What to Know:
BIP-444 proposes a temporary one-year soft fork to restrict large data uploads on Bitcoin.
Supporters say it protects node operators and preserves decentralization.
Critics argue it risks censorship and threatens Bitcoin’s permissionless nature.
The Bitcoin community has found itself at a crossroads. A new proposal BIP‑444 has ignited fierce debate among developers, node operators, and users. The heart of the matter: how much “extra” data should be allowed on the Bitcoin blockchain, and whether limiting it means protecting the network or undermining its core principles.
What’s BIP-444 About?
The proposal was introduced in response to changes in Bitcoin Core v30, which removed strict data size limits on transactions via the OP_RETURN field, meaning users could attach more arbitrary data to Bitcoin transactions than before.
BIP-444 suggests a temporary one-year soft fork to roll back or curb the ability to dump large amounts of arbitrary data on-chain. The key restrictions include:
- Limiting OP_RETURN outputs to 83 bytes.
- Limiting most other script output data (“scriptPubKeys”) to 34 bytes.
- Restricting data‐push sizes, invalidating unused/undefined script versions, and cutting off some of the methods used to embed large non-monetary content.
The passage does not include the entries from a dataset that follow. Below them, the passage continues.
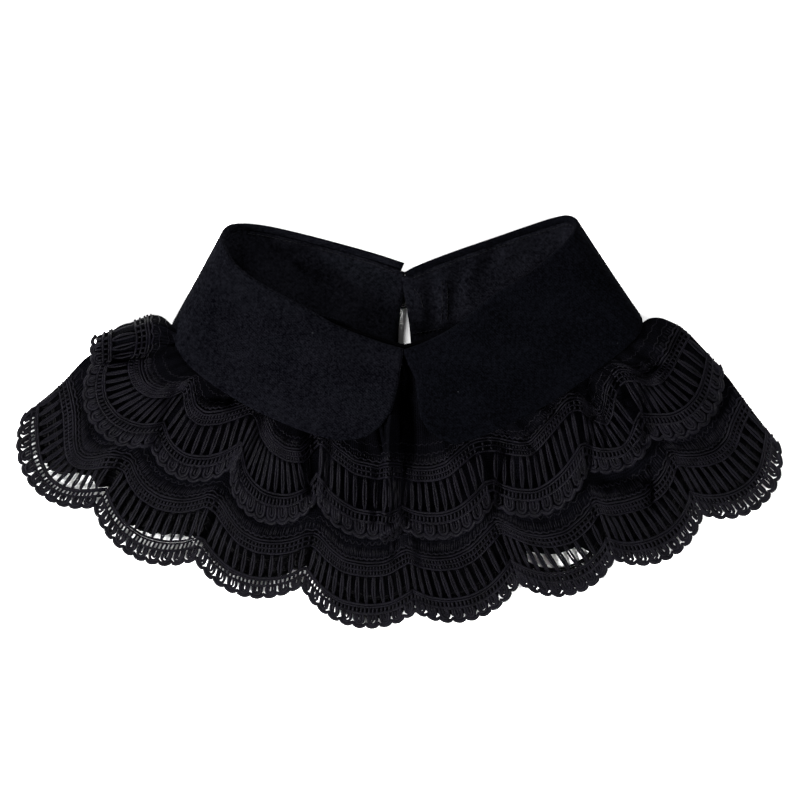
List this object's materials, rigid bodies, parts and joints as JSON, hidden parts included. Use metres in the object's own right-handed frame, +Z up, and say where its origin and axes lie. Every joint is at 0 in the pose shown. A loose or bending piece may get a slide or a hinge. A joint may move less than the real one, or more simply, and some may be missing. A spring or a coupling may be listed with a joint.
{
  "type": "detachable collar",
  "caption": "Detachable collar laid flat: turned-down collar with rounded points on a stand open at the back, over two tiers of scalloped lace.",
  "frame": {"origin": "centre of the footprint on the surface that the collar lies on", "axes": "+X across the collar to its right side as seen from above, +Y towards the back of the neck, +Z up from the surface"},
  "size_m": [0.3848, 0.2078, 0.024],
  "materials": {
    "leaf_left_cloth": "matt black suiting weave",
    "leaf_right_cloth": "matt black suiting weave",
    "stand_cloth": "matt black suiting weave",
    "upper_lace": "black guipure lace",
    "lower_lace": "black guipure lace",
    "back_lace": "black guipure lace",
    "button_resin": "black resin",
    "loop_cord": "black cord"
  },
  "bodies": {
    "root": {"collar_leaf_left": "leaf_left_cloth", "collar_leaf_right": "leaf_right_cloth", "collar_stand": "stand_cloth", "ruffle_upper": "upper_lace", "ruffle_lower": "lower_lace", "ruffle_back": "back_lace", "closing_button": "button_resin", "closing_loop": "loop_cord"}
  },
  "joints": []
}
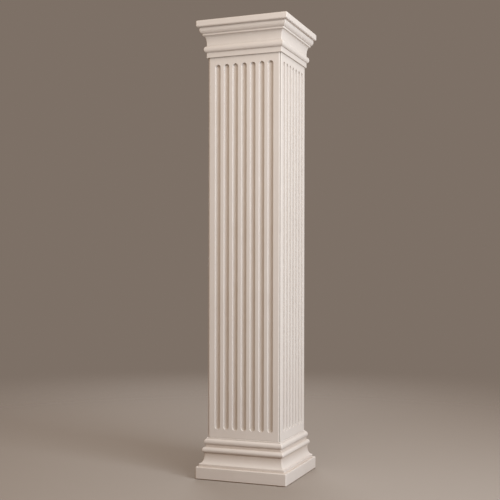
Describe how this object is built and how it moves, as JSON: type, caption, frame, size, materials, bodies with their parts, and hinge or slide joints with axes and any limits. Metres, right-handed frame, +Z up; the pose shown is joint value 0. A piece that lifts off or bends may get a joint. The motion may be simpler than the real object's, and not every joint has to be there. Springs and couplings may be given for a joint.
{
  "type": "fluted column",
  "caption": "Square column with a fluted shaft, a square plinth under a moulded base, and a moulded capital with a flat top.",
  "frame": {"origin": "centre of the plinth's underside, on the ground", "axes": "+Z up the column's height; the four faces look along -Y (front), +X, +Y and -X and are alike"},
  "size_m": [0.512, 0.512, 2.44],
  "materials": {
    "painted_timber": "matt cream-white paint with a faint orange-peel, fine specks and softened arrises"
  },
  "bodies": {
    "root": {"base": "painted_timber", "shaft": "painted_timber", "capital": "painted_timber"}
  },
  "joints": []
}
- The idea is that this is a stop-gap measure: give the ecosystem roughly a year to figure out a more sustainable approach to “extra” data usage without jeopardizing network safety and decentralization.
Why Some Support It
Supporters argue that if large chunks of arbitrary data, images, memecoins, inscriptions, or even illegal material get embedded and permanently stored on Bitcoin’s public ledger, node operators and validators could face legal liability. For example, if content deemed illegal in many jurisdictions is stored on chain, who is responsible? The node operator, simply by running software, could be caught in a bind.
The proposal’s authors say they are motivated by decentralization: if only big-players can realistically run nodes because small operators are scared of legal exposure, then Bitcoin’s “run-your-own-node” ethos weakens.
By limiting data uploads temporarily, they claim the protocol buys breathing space to design better data-governance rules (if such a thing is even possible in a permissionless system). In short: treat this as emergency stabilizer, not a permanent censorship measure.
Why Are Others Worried
On the flip side, critics see red flags. Many argue that Bitcoin’s core value lies in being permissionless anyone should be able to use it, run a node, and transact. Imposing restrictions on what kind of data or how much data can be attached feels like going down a slippery slope toward censorship or protocol drift.
Another concern is that the proposal lacks a clear definition of what “illegal content” means in this context, and whether there is real legal precedent for node operators being liable just for hosting data they did not produce. Some believe the risk is overstated.
Some users who embraced protocols like Ordinals view BIP-444 as a direct attack on their use-cases: data, inscriptions, or NFTs would be constrained. That could impact innovation, ecosystem growth and the vibrant community experiments around Bitcoin.
What Happens Next?
As of now, BIP-444 remains a proposal and has not yet been fully accepted or activated. The process typically involves a thorough review, discussion on the Bitcoin developer mailing list, and consensus among node operators and miners. Without broad support, it’s unlikely to be enforced.
Because the changes would require miner and node adoption and because the proposal touches on ideological questions, the discussion is shaping up to be one of the more significant governance debates in some time.
Why It Matters
Though technical in language, this debate touches on fundamentals like what Bitcoin is. Is it purely a monetary network moving value and nothing else or should it also serve as a general data ledger where users can embed messages, memecoins, inscriptions, and metadata? And if it can handle whatever users want, what risks does that expose the ecosystem to?